De la Encuesta Nacional de Población Privada de la Libertad (Enpol) 2021 se pueden extraer datos de parte de la realidad mexicana en términos de justicia.
Cosa de ver, por ejemplo, el perfil educativo de los presos: en los resultados de ese ejercicio del INEGI, publicados en diciembre de 2021, 69.7% tenía sólo educación básica; por el contrario, de toda la población privada de la libertad sólo 6.1% reportaba estudios de educación superior.

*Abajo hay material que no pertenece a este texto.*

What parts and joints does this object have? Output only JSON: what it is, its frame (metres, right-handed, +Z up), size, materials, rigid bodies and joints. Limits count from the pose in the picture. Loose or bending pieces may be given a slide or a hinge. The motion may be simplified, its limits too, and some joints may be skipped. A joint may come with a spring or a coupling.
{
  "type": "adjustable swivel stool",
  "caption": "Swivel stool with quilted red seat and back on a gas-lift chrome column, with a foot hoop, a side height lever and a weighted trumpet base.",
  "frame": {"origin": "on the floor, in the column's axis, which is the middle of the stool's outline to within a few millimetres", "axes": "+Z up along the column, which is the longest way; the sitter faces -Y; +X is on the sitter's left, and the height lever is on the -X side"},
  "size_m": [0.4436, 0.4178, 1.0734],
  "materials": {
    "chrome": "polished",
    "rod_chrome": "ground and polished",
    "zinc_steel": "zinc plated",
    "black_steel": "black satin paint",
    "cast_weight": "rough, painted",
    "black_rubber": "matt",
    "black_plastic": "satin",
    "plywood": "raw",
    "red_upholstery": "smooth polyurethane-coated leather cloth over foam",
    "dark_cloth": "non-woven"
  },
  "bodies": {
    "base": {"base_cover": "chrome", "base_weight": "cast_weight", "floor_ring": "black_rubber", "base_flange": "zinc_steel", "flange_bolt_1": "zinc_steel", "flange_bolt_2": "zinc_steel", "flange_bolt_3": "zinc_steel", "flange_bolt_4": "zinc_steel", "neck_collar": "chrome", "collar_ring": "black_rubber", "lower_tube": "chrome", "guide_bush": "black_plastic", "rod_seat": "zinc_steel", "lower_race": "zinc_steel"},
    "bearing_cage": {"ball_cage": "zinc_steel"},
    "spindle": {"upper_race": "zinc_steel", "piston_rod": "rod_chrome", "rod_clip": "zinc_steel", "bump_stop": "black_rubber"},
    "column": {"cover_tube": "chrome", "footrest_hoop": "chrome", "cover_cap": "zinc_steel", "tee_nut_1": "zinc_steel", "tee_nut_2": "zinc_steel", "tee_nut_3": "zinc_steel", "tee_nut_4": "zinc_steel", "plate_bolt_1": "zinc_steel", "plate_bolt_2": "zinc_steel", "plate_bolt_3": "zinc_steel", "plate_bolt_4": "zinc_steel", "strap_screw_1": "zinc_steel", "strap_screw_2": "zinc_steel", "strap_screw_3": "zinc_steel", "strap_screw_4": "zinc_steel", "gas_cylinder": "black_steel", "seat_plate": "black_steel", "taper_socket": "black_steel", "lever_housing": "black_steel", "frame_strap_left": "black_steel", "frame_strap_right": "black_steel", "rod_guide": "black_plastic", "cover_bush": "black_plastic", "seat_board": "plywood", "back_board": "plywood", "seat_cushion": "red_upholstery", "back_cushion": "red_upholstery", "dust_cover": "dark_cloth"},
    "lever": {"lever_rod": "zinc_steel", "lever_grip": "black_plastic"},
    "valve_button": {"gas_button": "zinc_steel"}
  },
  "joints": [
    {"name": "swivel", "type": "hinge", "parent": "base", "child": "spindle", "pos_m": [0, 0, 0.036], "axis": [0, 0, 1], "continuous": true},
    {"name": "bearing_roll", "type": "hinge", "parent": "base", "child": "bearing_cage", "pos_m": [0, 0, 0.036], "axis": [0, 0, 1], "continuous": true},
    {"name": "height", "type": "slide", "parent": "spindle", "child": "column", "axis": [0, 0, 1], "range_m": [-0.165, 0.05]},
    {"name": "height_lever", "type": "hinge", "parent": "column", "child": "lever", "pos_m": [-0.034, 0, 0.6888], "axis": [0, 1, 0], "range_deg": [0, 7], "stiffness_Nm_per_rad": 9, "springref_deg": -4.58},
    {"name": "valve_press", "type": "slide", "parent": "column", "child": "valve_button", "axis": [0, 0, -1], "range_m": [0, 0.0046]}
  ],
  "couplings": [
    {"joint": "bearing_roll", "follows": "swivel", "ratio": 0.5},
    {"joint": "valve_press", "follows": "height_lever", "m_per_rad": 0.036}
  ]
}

En la Enpol 2021 también se contrasta la diferencia entre haber contado, a la hora del juicio, con un abogado privado o uno de oficio: 53.8% de los presos con abogado de oficio dice que su defensor le recomendó declararse culpable y optar por un procedimiento abreviado. Sólo 35.9% de quienes tuvieron defensa pagada recibió similar consejo.
Esa disparidad de desempeño es una constante: mientras 71.8% de los presos con defensa privada dice que su abogado presentó una apelación, sólo 47.1% de los defendidos por abogados de oficio apeló. La defensa pagada presentó elementos para probar inocencia en 60.7% de los casos, cifra que en el caso de defensores de oficio cae a 27.2%.

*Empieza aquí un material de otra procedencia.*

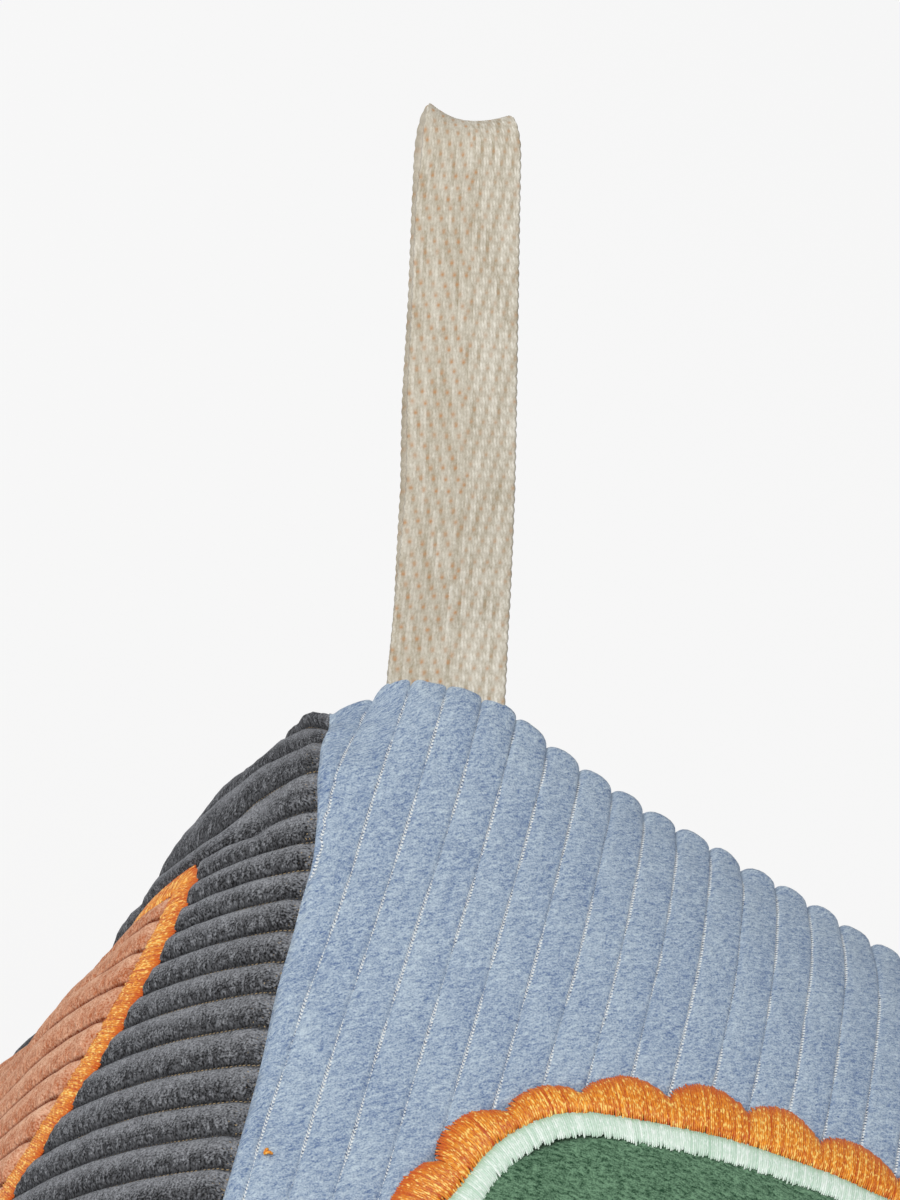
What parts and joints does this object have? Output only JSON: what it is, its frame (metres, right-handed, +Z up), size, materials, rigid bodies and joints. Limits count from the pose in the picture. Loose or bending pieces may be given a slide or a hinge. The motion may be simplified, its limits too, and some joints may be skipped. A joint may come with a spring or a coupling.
{
  "type": "soft fabric block",
  "caption": "Stuffed corduroy cube with satin-stitched fabric patches and a folding twill tape loop sewn in beside one corner, for grasping, stacking and hanging.",
  "frame": {"origin": "middle of the flat on the base panel that the block rests on", "axes": "+Z up, out of the blue top panel; +Y towards the back panel, whose upper seam holds the loop; -X towards the charcoal left panel"},
  "size_m": [0.1863, 0.2116, 0.1997],
  "materials": {
    "white_fibre": "matte",
    "blue_corduroy": "matte",
    "charcoal_corduroy": "matte",
    "peach_corduroy": "matte",
    "green_velvet": "matte",
    "mint_thread": "satin",
    "orange_thread": "satin",
    "natural_tape": "matte",
    "sewing_thread": "satin"
  },
  "bodies": {
    "block": {"filling": "white_fibre", "top_panel": "blue_corduroy", "left_panel": "charcoal_corduroy", "back_panel": "peach_corduroy", "right_panel": "charcoal_corduroy", "front_panel": "peach_corduroy", "base_panel": "blue_corduroy", "velvet_patch": "green_velvet", "mint_outline": "mint_thread", "scalloped_border": "orange_thread", "half_round_patch": "peach_corduroy", "half_round_border": "orange_thread", "round_patch": "blue_corduroy", "round_border": "mint_thread", "square_patch": "green_velvet", "square_border": "mint_thread", "petal_patch": "charcoal_corduroy", "petal_border": "orange_thread", "loop_ends": "natural_tape", "closing_stitches": "sewing_thread"},
    "loop": {"hanging_loop": "natural_tape"}
  },
  "joints": [
    {"name": "loop_fold", "type": "hinge", "parent": "block", "child": "loop", "pos_m": [-0.0655, 0.08035, 0.15965], "axis": [0.8947, 0.3211, 0.3105], "range_deg": [-110, 125], "stiffness_Nm_per_rad": 0.0006}
  ]
}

A quién sorprende que sean los que menos acceso han tenido a educación, para empezar, los que más pueblan las cárceles de México; o que en el juicio los defensores que ofrece el Estado tengan peor performance que aquellos contratados por el encausado.
Ese es el contexto de la acometida que Andrés Manuel López Obrador emprenderá, con renovada energía, en contra del Instituto Nacional Electoral y de jueces y magistrados.

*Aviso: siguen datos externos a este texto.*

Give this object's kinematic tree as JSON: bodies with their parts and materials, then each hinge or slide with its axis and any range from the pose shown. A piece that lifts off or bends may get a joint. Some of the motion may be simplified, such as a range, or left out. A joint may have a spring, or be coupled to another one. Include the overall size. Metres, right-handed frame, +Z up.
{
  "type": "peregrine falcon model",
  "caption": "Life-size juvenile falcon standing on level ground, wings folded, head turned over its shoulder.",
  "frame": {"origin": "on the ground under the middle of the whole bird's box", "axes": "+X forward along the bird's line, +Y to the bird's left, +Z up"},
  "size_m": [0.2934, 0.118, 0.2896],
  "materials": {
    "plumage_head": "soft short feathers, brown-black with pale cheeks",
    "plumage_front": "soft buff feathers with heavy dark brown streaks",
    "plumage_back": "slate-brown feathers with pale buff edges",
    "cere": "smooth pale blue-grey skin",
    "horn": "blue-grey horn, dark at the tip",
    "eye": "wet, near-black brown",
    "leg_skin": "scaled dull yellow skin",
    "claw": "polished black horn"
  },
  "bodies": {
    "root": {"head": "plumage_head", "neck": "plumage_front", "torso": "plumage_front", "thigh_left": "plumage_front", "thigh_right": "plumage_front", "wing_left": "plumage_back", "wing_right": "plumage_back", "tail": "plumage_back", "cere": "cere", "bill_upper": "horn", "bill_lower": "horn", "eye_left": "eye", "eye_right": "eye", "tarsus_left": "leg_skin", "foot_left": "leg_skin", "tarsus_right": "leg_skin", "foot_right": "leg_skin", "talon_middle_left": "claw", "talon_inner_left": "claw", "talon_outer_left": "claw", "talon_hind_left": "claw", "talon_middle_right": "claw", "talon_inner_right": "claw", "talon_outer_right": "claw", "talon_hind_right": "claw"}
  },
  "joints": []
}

Porque no es casual que el miércoles pasado, en el mismo día en que fustigó al INE, se haya referido también a la Suprema Corte al atribuirse que es gracias a él que ahora ha llegado a presidir el Poder Judicial la ministra Norma Piña.
Aunque la pugna entre AMLO y los consejeros electorales es añeja, los epítetos presidenciales en contra del INE de la semana pasada –”una casta divina, una burocracia dorada del INE y de otros organismos que le cuestan mucho al pueblo, le cuesta mucho mantenerlos, esos son organismos mantenidos y buenos para nada”– son una expresión que el tabasqueño formula para dejar establecido que cualquiera que defienda el actual modelo electoral en realidad está a favor de una élite onerosa.
El día que dijo eso, el 8 de febrero, el Presidente fue cuestionado sobre si confiaba en la Suprema Corte. Esto respondió: “No, no, no, pero es importante la separación de poderes. O sea, ustedes imaginan el cambio que significa. O sea, la señora presidenta de la Corte –para hablar en plata– está por mí de presidenta”.
La Suprema Corte tiene ya en sus manos dos de las seis reformas del llamado plan B electoral de López Obrador, paquete de iniciativas aprobado por la mayoría legislativa del Presidente que diversos actores han denunciado como violatorio de la Constitución y riesgoso democráticamente. Cuando el Senado apruebe las cuatro restantes, cosa que se dice que es cuestión de días, entonces en los 11 ministros estará el definir si el INE subsiste como lo conocemos hasta hoy, o si surge la versión que pretende AMLO.
Si la Corte determina cancelar el plan B, el ocupante de Palacio Nacional la emprenderá contra las y los ministros, y contra jueces y magistrados por igual. Quizá diga, como con el INE, que son una casta divina. Y habrá un amplio segmento de la población que, con razón, siente que el modelo judicial no le hace justicia sino a quien puede pagarla, que estará escuchando muy atentamente la arenga presidencial.